* STATED EXERCISE *
Which lines below hold the word "slides"? Report each one.
Start DATASET RECORDS
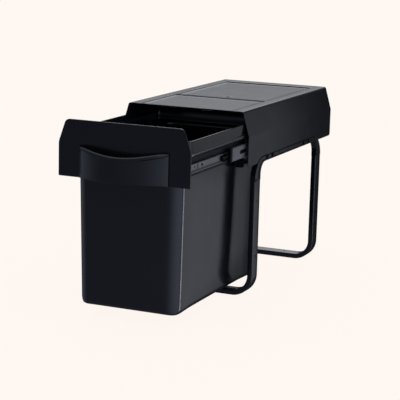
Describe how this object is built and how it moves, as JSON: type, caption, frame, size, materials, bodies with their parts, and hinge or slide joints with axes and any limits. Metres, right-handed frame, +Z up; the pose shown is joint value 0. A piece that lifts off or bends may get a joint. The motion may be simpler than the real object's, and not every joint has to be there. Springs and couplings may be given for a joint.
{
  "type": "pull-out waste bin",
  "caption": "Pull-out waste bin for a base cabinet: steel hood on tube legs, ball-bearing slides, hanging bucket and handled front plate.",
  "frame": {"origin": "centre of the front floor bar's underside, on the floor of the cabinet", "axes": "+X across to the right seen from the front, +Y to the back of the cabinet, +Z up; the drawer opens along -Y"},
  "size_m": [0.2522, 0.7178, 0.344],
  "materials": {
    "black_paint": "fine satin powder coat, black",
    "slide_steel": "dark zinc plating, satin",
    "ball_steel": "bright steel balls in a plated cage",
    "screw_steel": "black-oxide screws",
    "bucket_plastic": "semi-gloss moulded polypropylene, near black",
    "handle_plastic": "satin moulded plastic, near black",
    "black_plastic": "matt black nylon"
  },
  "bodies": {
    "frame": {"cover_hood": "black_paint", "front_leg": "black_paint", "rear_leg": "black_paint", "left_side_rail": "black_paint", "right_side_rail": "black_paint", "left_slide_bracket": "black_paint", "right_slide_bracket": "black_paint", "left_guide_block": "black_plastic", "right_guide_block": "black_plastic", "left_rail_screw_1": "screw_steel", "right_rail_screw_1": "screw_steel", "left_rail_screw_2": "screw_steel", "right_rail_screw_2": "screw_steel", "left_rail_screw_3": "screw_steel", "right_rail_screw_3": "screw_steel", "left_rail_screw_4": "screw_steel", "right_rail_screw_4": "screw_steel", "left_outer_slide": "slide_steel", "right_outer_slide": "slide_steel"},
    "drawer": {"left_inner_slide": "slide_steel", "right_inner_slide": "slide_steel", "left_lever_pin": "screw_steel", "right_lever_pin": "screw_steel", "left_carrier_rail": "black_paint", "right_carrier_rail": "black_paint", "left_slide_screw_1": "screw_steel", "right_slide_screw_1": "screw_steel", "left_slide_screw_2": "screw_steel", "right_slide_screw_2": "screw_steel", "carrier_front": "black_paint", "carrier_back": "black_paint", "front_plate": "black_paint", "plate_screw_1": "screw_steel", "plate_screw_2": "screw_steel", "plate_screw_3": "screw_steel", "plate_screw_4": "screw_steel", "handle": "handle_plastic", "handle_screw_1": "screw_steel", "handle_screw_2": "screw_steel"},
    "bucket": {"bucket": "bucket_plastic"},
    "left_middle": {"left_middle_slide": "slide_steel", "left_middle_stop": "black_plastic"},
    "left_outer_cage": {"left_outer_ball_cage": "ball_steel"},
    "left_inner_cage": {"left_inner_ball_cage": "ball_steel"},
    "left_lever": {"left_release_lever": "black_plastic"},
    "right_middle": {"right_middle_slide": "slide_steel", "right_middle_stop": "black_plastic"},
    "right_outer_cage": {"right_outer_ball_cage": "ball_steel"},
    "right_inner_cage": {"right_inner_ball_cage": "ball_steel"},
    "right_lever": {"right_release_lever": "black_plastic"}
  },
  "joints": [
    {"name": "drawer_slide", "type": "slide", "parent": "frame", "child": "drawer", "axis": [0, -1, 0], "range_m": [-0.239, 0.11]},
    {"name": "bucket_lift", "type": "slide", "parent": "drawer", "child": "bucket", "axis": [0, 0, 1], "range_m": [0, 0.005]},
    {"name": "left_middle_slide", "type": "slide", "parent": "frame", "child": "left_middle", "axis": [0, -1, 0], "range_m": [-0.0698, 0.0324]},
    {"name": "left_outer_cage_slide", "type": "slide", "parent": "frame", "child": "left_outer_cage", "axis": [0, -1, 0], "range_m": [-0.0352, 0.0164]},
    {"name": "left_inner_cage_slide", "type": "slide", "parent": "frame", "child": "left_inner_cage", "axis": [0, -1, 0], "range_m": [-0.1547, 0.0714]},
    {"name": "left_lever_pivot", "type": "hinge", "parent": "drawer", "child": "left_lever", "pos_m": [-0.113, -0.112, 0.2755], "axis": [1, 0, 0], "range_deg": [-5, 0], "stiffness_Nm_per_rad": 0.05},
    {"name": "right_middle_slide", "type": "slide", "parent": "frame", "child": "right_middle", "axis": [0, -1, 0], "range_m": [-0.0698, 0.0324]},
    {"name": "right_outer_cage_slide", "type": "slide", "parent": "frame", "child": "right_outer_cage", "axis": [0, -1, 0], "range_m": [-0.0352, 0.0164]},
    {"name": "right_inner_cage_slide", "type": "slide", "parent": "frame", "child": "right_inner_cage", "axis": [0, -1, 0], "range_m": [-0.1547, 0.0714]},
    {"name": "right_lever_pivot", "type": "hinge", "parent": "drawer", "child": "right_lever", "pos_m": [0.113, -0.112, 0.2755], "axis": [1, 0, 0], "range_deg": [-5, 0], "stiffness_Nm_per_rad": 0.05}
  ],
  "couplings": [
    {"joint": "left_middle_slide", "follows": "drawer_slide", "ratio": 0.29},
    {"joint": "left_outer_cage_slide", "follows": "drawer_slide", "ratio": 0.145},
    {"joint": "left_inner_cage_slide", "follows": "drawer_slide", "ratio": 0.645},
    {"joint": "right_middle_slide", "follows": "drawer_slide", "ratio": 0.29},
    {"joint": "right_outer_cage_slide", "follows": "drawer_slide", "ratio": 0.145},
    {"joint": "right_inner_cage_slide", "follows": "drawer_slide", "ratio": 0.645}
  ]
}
End DATASET RECORDS
Start DATASET RECORDS
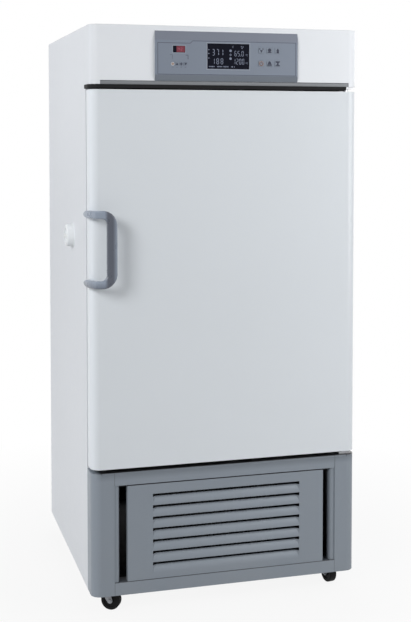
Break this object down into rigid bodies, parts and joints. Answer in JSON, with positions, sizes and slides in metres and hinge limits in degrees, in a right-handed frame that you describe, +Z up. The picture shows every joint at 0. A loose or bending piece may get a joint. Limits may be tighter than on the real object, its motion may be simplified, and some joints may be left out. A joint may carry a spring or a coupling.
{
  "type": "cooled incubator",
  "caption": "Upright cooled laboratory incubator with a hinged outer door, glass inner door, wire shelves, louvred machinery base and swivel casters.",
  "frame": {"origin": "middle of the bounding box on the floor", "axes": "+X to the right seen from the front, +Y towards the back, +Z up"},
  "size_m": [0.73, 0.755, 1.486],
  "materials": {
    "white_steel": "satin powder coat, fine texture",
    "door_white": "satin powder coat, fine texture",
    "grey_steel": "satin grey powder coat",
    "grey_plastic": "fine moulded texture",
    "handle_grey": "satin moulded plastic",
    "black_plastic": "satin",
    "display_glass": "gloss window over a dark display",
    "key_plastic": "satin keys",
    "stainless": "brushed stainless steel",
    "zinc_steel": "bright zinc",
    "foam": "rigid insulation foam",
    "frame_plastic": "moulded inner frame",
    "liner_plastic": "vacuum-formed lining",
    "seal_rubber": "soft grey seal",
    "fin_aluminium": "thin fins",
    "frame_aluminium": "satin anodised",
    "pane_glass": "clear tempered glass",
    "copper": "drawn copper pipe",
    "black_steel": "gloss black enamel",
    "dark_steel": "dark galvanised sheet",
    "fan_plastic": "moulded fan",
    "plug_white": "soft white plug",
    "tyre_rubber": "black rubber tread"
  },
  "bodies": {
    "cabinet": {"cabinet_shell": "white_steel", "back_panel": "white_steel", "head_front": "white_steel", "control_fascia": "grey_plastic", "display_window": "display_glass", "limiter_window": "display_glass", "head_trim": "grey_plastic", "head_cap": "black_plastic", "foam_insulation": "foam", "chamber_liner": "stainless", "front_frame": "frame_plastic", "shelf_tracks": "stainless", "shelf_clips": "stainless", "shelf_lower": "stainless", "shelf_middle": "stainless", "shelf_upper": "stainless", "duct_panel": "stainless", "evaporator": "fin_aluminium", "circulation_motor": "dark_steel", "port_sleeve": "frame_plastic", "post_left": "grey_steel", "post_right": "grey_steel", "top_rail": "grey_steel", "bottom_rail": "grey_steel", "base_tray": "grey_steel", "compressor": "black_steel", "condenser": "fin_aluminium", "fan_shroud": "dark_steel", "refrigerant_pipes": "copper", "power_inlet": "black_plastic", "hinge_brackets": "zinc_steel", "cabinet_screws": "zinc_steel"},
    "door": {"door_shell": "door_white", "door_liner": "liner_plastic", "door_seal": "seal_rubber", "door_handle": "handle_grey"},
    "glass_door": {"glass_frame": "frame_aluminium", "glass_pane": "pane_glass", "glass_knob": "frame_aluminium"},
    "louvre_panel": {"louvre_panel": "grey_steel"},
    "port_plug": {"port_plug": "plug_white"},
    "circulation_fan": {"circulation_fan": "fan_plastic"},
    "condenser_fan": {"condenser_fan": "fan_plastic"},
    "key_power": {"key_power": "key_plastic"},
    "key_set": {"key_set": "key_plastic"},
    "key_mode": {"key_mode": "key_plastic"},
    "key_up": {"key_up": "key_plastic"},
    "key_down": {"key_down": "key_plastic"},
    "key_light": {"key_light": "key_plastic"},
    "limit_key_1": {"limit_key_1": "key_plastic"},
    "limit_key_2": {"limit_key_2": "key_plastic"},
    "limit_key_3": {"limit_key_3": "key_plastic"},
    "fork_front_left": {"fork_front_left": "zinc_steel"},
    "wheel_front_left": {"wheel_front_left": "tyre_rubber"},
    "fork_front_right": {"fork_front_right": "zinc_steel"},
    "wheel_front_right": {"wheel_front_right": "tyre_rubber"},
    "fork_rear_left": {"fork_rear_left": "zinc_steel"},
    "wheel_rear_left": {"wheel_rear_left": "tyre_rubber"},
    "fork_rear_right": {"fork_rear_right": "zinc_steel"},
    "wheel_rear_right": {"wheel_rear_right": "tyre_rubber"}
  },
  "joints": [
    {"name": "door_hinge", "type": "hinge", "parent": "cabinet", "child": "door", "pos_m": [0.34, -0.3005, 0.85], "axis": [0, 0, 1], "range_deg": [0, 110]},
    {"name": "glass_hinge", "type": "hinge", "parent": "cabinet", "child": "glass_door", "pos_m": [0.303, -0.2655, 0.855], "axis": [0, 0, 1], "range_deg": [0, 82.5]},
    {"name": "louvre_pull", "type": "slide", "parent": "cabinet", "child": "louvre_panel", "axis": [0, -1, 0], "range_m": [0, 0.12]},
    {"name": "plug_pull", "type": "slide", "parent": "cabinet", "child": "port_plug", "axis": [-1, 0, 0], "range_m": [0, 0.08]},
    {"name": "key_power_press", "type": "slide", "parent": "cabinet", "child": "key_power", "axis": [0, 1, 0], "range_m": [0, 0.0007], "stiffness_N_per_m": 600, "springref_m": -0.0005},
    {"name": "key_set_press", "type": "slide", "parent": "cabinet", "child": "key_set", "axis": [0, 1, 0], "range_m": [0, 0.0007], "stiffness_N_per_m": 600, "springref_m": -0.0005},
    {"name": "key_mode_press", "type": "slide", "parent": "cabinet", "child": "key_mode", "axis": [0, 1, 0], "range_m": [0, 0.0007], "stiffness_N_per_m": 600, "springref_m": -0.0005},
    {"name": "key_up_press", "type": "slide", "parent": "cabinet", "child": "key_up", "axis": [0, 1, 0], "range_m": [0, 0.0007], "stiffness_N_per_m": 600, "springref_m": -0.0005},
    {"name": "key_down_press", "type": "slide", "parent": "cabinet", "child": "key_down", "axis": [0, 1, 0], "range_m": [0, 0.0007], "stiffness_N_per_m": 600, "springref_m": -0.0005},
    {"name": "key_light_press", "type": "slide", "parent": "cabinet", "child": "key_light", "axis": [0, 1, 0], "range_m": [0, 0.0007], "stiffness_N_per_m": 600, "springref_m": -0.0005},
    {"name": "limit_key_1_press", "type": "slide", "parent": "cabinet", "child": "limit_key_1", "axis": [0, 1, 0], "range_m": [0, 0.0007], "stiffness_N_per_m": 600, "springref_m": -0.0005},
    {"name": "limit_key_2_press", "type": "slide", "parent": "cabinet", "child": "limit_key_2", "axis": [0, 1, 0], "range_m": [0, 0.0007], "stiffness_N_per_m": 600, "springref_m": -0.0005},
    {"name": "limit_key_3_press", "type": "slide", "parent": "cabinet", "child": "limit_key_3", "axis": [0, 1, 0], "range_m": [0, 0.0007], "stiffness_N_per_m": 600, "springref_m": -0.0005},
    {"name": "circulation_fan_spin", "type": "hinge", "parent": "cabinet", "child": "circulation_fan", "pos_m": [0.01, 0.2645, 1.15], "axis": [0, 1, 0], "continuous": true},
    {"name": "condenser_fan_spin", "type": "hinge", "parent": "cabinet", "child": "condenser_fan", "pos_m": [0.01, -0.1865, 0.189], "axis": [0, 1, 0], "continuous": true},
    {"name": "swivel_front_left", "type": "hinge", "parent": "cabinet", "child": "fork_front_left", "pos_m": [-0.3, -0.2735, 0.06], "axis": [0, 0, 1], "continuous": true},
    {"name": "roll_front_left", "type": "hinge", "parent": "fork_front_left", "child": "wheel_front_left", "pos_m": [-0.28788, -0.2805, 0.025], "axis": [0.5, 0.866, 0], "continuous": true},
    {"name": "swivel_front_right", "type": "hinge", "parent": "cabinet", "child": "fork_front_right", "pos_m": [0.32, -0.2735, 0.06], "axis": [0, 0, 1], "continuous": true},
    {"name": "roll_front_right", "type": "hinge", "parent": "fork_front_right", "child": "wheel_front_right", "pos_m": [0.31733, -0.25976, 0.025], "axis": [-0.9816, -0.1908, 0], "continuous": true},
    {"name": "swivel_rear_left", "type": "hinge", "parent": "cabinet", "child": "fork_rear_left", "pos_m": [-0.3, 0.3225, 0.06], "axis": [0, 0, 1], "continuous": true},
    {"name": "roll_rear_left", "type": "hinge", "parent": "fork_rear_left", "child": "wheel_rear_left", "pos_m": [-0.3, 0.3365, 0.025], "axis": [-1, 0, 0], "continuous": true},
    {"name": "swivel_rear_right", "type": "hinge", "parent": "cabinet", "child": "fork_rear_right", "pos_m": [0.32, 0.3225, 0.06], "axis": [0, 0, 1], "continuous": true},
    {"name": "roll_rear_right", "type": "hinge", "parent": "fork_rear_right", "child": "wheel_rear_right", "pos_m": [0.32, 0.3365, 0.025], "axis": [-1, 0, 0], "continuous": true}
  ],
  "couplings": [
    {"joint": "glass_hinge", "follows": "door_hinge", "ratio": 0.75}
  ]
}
End DATASET RECORDS
* FINISHED ANSWER *
  "caption": "Pull-out waste bin for a base cabinet: steel hood on tube legs, ball-bearing slides, hanging bucket and handled front plate.",
Break this object down into rigid bodies, parts and joints. Answer in JSON, with positions, sizes and slides in metres and hinge limits in degrees, in a right-handed frame that you describe, +Z up. The picture shows every joint at 0. A loose or bending piece may get a joint. Limits may be tighter than on the real object, its motion may be simplified, and some joints may be left out. A joint may carry a spring or a coupling.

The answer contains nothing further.